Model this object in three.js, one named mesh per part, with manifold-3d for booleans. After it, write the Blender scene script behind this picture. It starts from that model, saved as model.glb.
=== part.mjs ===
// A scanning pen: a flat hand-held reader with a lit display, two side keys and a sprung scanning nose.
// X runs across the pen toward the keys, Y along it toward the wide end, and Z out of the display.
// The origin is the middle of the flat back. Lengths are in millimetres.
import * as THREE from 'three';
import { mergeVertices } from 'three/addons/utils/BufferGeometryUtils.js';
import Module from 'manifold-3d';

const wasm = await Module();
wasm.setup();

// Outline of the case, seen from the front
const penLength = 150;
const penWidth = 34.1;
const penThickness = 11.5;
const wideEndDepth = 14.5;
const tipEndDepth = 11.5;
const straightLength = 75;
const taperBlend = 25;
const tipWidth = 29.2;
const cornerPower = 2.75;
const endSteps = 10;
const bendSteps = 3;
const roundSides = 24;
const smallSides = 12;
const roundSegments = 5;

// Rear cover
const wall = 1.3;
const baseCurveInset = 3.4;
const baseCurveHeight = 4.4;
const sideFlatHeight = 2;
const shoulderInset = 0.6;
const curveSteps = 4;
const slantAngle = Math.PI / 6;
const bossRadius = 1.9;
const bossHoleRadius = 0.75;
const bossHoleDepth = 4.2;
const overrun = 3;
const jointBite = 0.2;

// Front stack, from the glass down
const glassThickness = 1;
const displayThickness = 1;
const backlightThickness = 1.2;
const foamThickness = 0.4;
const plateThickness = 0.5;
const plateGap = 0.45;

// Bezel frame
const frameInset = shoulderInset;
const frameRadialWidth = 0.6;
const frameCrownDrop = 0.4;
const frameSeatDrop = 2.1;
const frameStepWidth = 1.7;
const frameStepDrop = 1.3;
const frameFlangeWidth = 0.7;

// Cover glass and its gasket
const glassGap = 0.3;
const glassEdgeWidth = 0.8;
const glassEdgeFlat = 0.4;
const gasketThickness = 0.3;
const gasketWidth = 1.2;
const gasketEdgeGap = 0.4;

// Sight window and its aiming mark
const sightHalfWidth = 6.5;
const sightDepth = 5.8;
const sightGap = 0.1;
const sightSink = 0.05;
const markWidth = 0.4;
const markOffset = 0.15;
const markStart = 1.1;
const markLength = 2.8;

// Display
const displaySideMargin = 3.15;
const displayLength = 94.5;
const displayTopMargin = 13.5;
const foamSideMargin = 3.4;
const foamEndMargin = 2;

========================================

# Request
Within the listing above, find every line containing the string "part" and return it.

# Answer to the problem
Model this object in three.js, one named mesh per part, with manifold-3d for booleans. After it, write the Blender scene script behind this picture. It starts from that model, saved as model.glb.
=== part.mjs ===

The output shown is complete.